My scalp remembers the sharp pain of my mother pulling my hair into thick, tight braids. “Don’t worry, they’ll loosen throughout the day,” she says. She lightly smacks my forehead, “Hold still! It’ll be your fault if they’re crooked!” When the holidays come around, my sister and I negotiate who will get their hair done first. I decide to take the plunge. The heat of the curling iron twirls too closely to my skin causing me to flinch and burn myself anyway. My mother’s small hands can achieve quite a vice grip.

My time as a varsity tennis player in high school granted me dark skin, thick quads, and sore joints. I am tall and clumsy and slow. I'm getting mad at my legs for not moving fast enough to return a drop-shot. Every time I lose a point, I smack my legs with my racket and question why I even bother to play this stupid game. Every time I serve the ball, my long, thick braid gets caught in my armpit. I cut it off at the end of the season.

I’m 17 and I'm getting drunk with my tennis coaches. I have never had a drink before but doing so with older guys makes me feel mature and rebellious. The stuff tastes awful but I sip it down, because from what I’ve heard, it’s supposed to make you feel good. I can tell it’s kicking in when I go to grab my jacket and fall on my butt instead. This loss of control is like nothing I’ve ever felt before. It is relieving and warm and it makes me laugh. By the end of the night I am throwing up in the bathroom. I cannot stop shivering and worrying about my approaching curfew. My coach holds back my long brown hair and tells me everything is going to be alright. I wish they were my mother’s hands instead.
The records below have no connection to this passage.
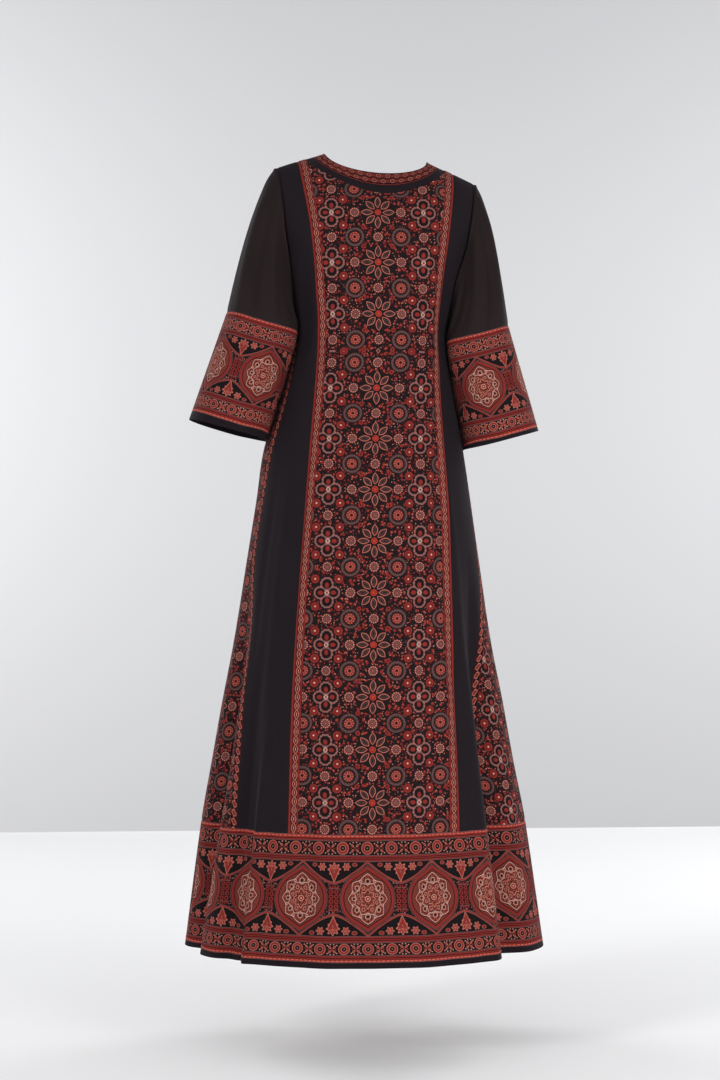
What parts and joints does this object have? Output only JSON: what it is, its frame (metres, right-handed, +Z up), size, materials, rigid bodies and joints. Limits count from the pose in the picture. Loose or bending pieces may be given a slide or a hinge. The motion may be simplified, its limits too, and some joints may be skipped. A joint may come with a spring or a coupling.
{
  "type": "kaftan",
  "caption": "Long A-line kaftan in its worn form, hollow, with elbow sleeves, printed centre panels, plain side panels, side gores, printed cuffs and a deep printed hem border.",
  "frame": {"origin": "midway between the two points where the shoulder seams meet the neck, where the wearer's shoulders hold it up", "axes": "+Z up, the front faces -Y, the back faces +Y, +X to the wearer's left"},
  "size_m": [0.6283, 0.4772, 1.3905],
  "materials": {
    "print": "matte printed cloth",
    "trim": "matte printed cloth",
    "black": "soft matte cloth",
    "sheer": "soft, slightly sheer cloth",
    "border": "matte printed cloth"
  },
  "bodies": {
    "root": {"back_centre_panel": "print", "front_centre_panel": "print", "back_trim_left": "trim", "back_trim_right": "trim", "front_trim_left": "trim", "front_trim_right": "trim", "back_side_left": "black", "back_side_right": "black", "front_side_left": "black", "front_side_right": "black", "gore_left": "print", "gore_right": "print", "neck_band_back": "trim", "neck_band_front": "trim", "neck_plain_band_back": "black", "neck_plain_band_front": "black", "sleeve_left": "sheer", "sleeve_right": "sheer", "cuff_left": "border", "cuff_right": "border", "hem_border_back": "border", "hem_border_front": "border"}
  },
  "joints": []
}
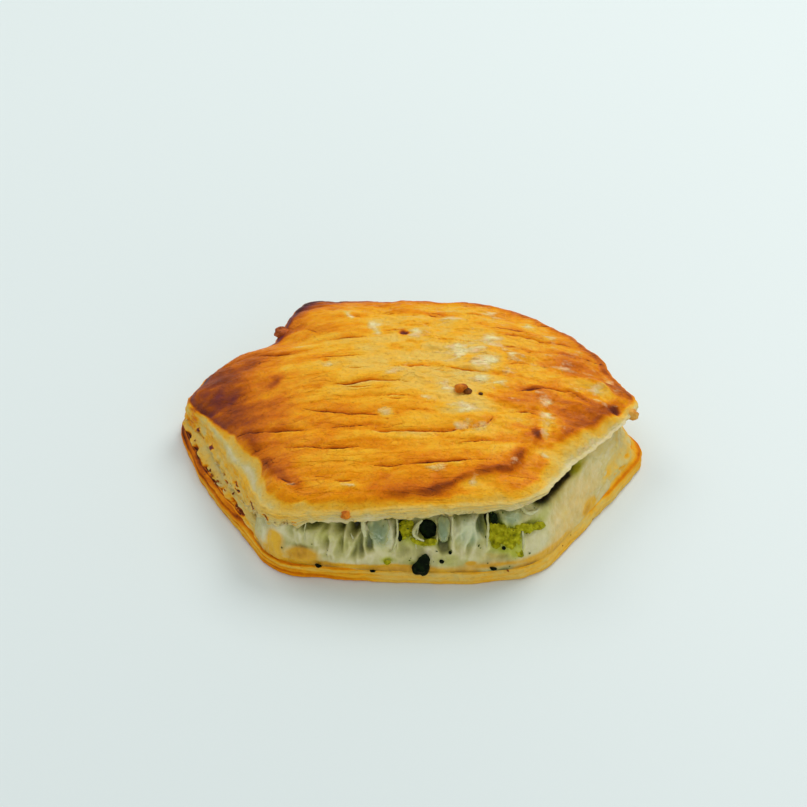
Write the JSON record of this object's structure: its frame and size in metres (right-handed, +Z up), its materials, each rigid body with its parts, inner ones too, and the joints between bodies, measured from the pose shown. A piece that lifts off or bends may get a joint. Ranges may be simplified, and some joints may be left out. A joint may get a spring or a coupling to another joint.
{
  "type": "filled puff pastry",
  "caption": "Six-cornered puff pastry with a domed, scored golden lid over a flat bottom crust, parted along the front to show its spinach filling.",
  "frame": {"origin": "middle of the flat underside", "axes": "+Z up, +X towards the right-hand tip, -Y towards the open front that shows the filling"},
  "size_m": [0.1344, 0.1038, 0.03],
  "materials": {
    "bottom_crust": "matte baked dough, pale with browned edges",
    "spinach_filling": "moist cooked spinach in soft dough",
    "golden_crust": "egg-glazed baked puff pastry, slightly glossy"
  },
  "bodies": {
    "root": {"bottom_pastry": "bottom_crust", "filling": "spinach_filling", "top_pastry": "golden_crust"}
  },
  "joints": []
}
I’m 19 and I’m throwing up in a McDonald’s bathroom but this time no one is holding my hair and I am not drunk. I wiggle my fingers along the back of my throat until burgers and fries and drinks come pouring out of my mouth. It’s a lot like tickling your nose until you sneeze. You do something voluntary until your body has an involuntary reaction. Eating begins to lose its luster, but the empty hollow feeling gets better and better each time. It’s not very nice to play games with your body like this, but I do it because it makes me feel like the number 0 . . . only less round. I enjoy the feeling of expulsion and the sense of control.The prepubescent body is just a bonus. A nosy little girl peeks her head under the stall to see what all the noise is. She asks me why I'm throwing up. I tell her I'm sick.

I’m 21 and I am sitting on the wet grass. There are cops and an ambulance nearby. My car is steaming and rain is falling, making it look as though my car were crying. They ask me if I’ve had anything to drink, and it is then, that I remember who I am and what I’ve just done. I remember buying a bottle of rum and walking around downtown by myself. I remember blurred faces asking if I was alright and then, a deflated airbag in my lap.
The memories of drunken nights throughout the past years come flooding back as I am being eased into the ambulance. I remember striving to numb my body, drown out the memories in every bump and crevice of my soft body. I remember falling. A lot. Discovering new bruises after every night of intoxicated adventures. I can remember my frail body unable to find a comfortable position to sleep in. I remember filling my stomach with booze instead of food. I remember taking autonomy for granted; yearning to lose control of my mind and limbs. I remember the moment I started to forget. I remember my mother’s hands.